Greece's sovereign debt rating has been cut to the lowest possible level by Moody's after a debt-restructuring deal that imposes hefty economic losses for private creditors.

Moody's lowered Greece's local and foreign-currency bond ratings a notch to C from Ca, becoming the third credit rating agency to downgrade the country following the announcement of the swap deal to lighten its debt burden.

It says that bonds rated C "are the lowest rated class and are typically in default, with little prospect for recovery of principal or interest."

The rating agency added that it did not assign any future outlook.

"The announced debt exchange proposal," it said in a statement, "implies that private creditors that participate will incur substantial economic losses on their holdings of the Greek government debt."

On Monday, Standard & Poor's cut Greece's long-term ratings to "selective default," the second ratings agency to proceed with a widely expected downgrade after the country announced the bond swap.

Fitch had announced a cut to its lowest rating above default last week.

Greece formally launched the bond swap a week ago.

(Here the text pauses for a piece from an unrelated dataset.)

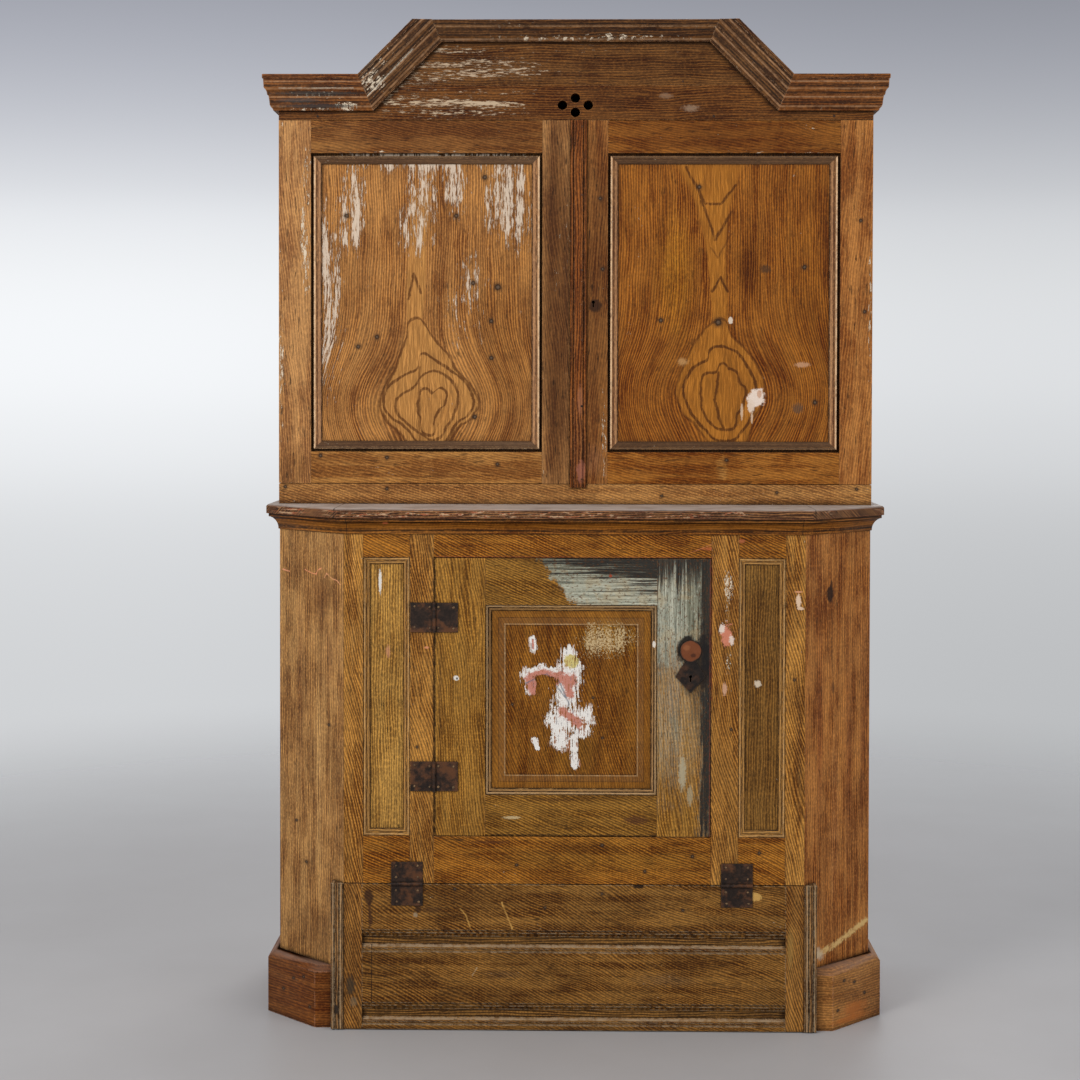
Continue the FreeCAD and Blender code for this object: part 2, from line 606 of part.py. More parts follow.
def lower_inside():
    inner = case_outline("-wall", "inner_back")
    node("base_floor", [slab("base_floor_body", "XY_Plane", "floor_board_high - board_thick",
                             "floor_board_high", case_outline("-wall - hinge_clear - 4", "inner_back"))])
    node("cupboard_floor", [slab("cupboard_floor_body", "XY_Plane", "cupboard_floor_high - board_thick",
                                 "cupboard_floor_high", inner)])
    shelf_front = "frame_back + shelf_set_back"
    narrow = "front_x - wall * mitre + shelf_set_back"
    inside, corner = "(side_x - wall)", "rear_y + wall * mitre"
    shelf = [(narrow, shelf_front), (inside, corner), (inside, "inner_back"),
             (negative(inside), "inner_back"), (negative(inside), corner), (negative(narrow), shelf_front)]
    node("lower_shelf", [slab("lower_shelf_body", "XY_Plane", "lower_shelf_high - board_thick",
                              "lower_shelf_high", shelf)])
    bearers = []
    battens = []
    for side in (-1, 1):
        hand = "left" if side < 0 else "right"
        inside = mirrored(side, "side_x - wall - batten_size * 4")
        outside = mirrored(side, "side_x - wall - batten_size * 3")
        across = (inside, outside) if side > 0 else (outside, inside)
        bearers.append(box("bearer_" + hand, across, ("rear_y", "inner_back"),
                           ("0", "floor_board_high - board_thick")))
        inside = mirrored(side, "side_x - wall - batten_size")
        outside = mirrored(side, "side_x - wall")
        across = (inside, outside) if side > 0 else (outside, inside)
        for label, level in (("floor", "cupboard_floor_high"), ("shelf", "lower_shelf_high")):
            battens.append(box("lower_%s_batten_%s" % (label, hand), across,
                               ("rear_y + wall * mitre", "inner_back"),
                               (level + " - board_thick - batten_size", level + " - board_thick")))
        inside = mirrored(side, "upper_inner_x - batten_size")
        outside = mirrored(side, "upper_inner_x")
        across = (inside, outside) if side > 0 else (outside, inside)
        for label, level in (("low", "upper_shelf_low"), ("high", "upper_shelf_high")):
            battens.append(box("upper_%s_batten_%s" % (label, hand), across,
                               ("upper_side_front + shelf_set_back", "inner_back"),
                               (level + " - board_thick - batten_size", level + " - board_thick")))
    node("floor_bearers", bearers)
    node("shelf_battens", battens)
    node("lower_back_boards", back_boards("lower_back", "side_x - wall", "0", "frame_high"))


def back_boards(name, reach, low, high):
    boards = []
    count = int(worth("back_board_count"))
    for index in range(count):
        left = "(2 * %d / back_board_count - 1) * (%s)" % (index, reach)
        right = "(2 * %d / back_board_count - 1) * (%s)" % (index + 1, reach)
        if index < count - 1:
            right += " - back_board_gap"
        boards.append(box("%s_%d" % (name, index + 1), (left, right), ("inner_back", "back"), (low, high)))
    return boards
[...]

Under the deal, which is part of a second €130bn rescue package to claw Greece back from the brink of a disorderly default, bondholders will take losses of 53.5% on the nominal value of their Greek holdings, with actual losses put at around 74%.

"The announced proposal for private sector involvement, a pre-condition for the provision of further financial assistance from the euro area, would constitute a distressed exchange, and hence a default, on Greek government bonds," Moody's said.